Often times, the cashiers would call in for back-up assistance, which was just one more reason to feel slightly ashamed embarrassed.  This lady has SOOO much food that it takes TWO people to take it out of her cart and then put it back in, Tetris-like.  Last week, as if a grand finale to all my shopping trips, a final farewell to my summer school shopping days, the cashiers even had to acquire an extra cart.  Two carts – the Trader Joe’s walk of shame.  The “I bought so much food, I can’t even take it all out to my car by myself in one trip” walk.  An attractive little man helped me wheel my bounty out to my car, and of course because of the kind of person I am, I couldn't remember where I parked my car, which isn't saying much, since I never do.  All in all, it was a gigantic weekly thankless production that always rendered me really sweaty but rewarded me in free samples.  

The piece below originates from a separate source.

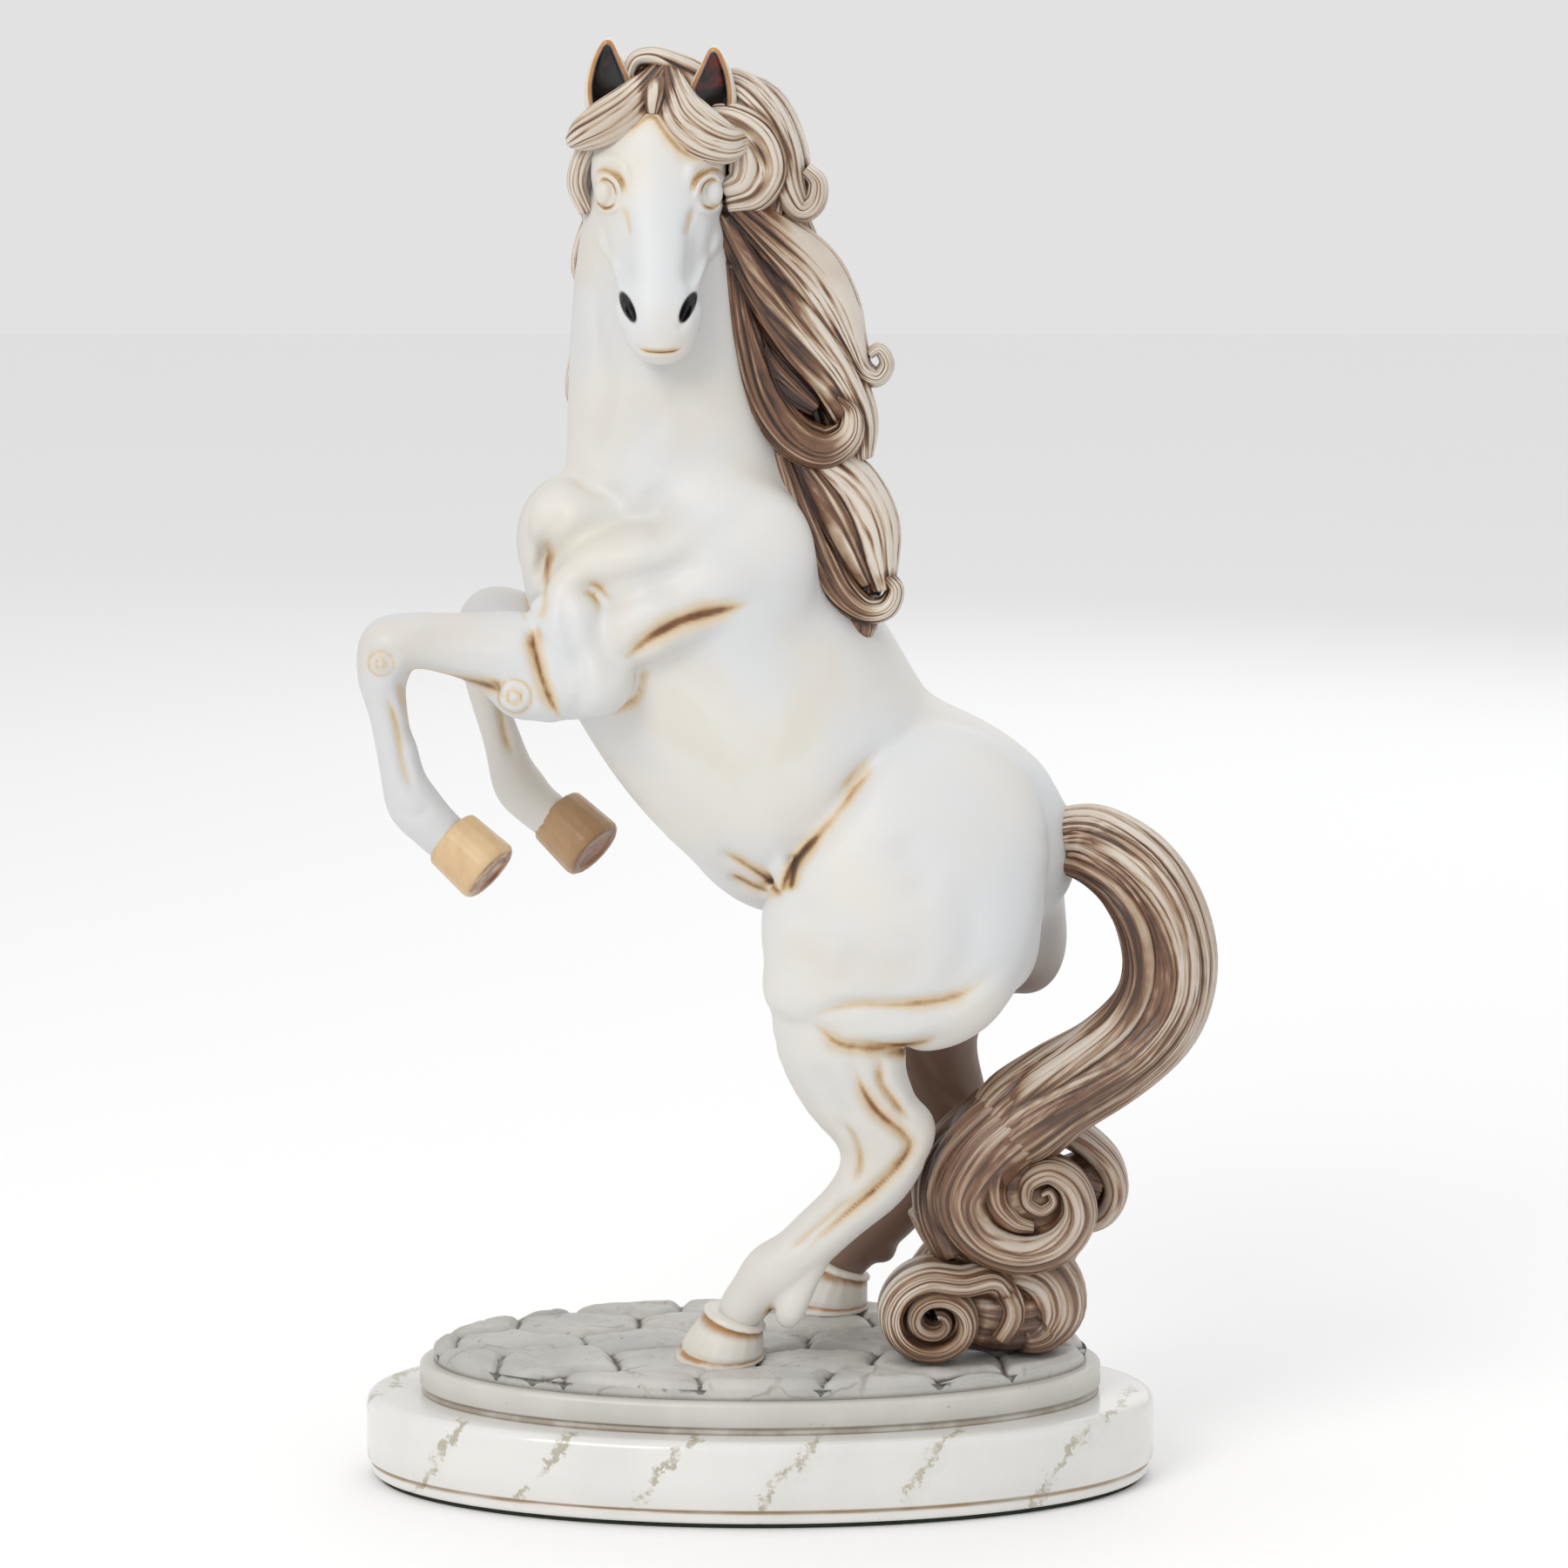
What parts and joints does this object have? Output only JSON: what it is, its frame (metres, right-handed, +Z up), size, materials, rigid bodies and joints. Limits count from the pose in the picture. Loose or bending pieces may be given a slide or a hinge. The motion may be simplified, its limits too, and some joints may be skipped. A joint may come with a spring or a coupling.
{
  "type": "rearing horse statue",
  "caption": "Rearing horse statue cast in pinned sections, with a flowing mane and a coiled tail, bolted to an oval stepped plinth.",
  "frame": {"origin": "centre of the felt pad's underside", "axes": "+Z up, the horse faces -X, its left side faces -Y"},
  "size_m": [0.2354, 0.11, 0.4001],
  "materials": {
    "felt": "dense short felt",
    "marble": "polished off-white marble with faint olive-brown veins",
    "step_stone": "smooth satin ivory stone",
    "cobbles": "worn light grey stone with dark pits and joints",
    "body_patina": "satin ivory with brown and gold patina in the recesses",
    "hair_patina": "satin beige with dark brown grooves",
    "ear_gilt": "ivory with gilded rims and a dark glossy inside",
    "hoof_tan": "satin tan with red-brown edges",
    "steel": "zinc-plated steel"
  },
  "bodies": {
    "root": {"felt_pad": "felt", "marble_base": "marble", "base_step": "step_stone", "cobbled_ground": "cobbles", "torso": "body_patina", "head": "body_patina", "left_ear": "ear_gilt", "right_ear": "ear_gilt", "forelock": "hair_patina", "mane_crest": "hair_patina", "mane_long": "hair_patina", "mane_low": "hair_patina", "mane_far": "hair_patina", "left_foreleg": "body_patina", "right_foreleg": "body_patina", "left_fore_hoof": "hoof_tan", "right_fore_hoof": "hoof_tan", "left_hind_leg": "body_patina", "right_hind_leg": "body_patina", "left_hind_hoof": "body_patina", "right_hind_hoof": "body_patina", "tail_upper": "hair_patina", "tail_curl": "hair_patina", "tail_rolls": "hair_patina", "neck_dowel": "steel", "left_foreleg_pin": "steel", "right_foreleg_pin": "steel", "tail_pin": "steel", "left_leg_stud": "steel", "right_leg_stud": "steel", "tail_stud": "steel", "stud_washers": "steel", "stud_nuts": "steel"}
  },
  "joints": []
}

Moral of the story:  Don't be a grocery grinch unless you're being paid to do so.  (Also, don't buy the really spicy chiptole salsa for 4-year old kids.)

In unrelated news, I've finally started watching all of Seinfeld all the way through and I can't get enough.  Cassus belli.  

Comments

  1. I've never been inside a trader joes because I'm like, that doesn't sound like that much food. And, that doesn't seem like enough for that many kids. I guess Arizona kids aren't bottomless pits like mine.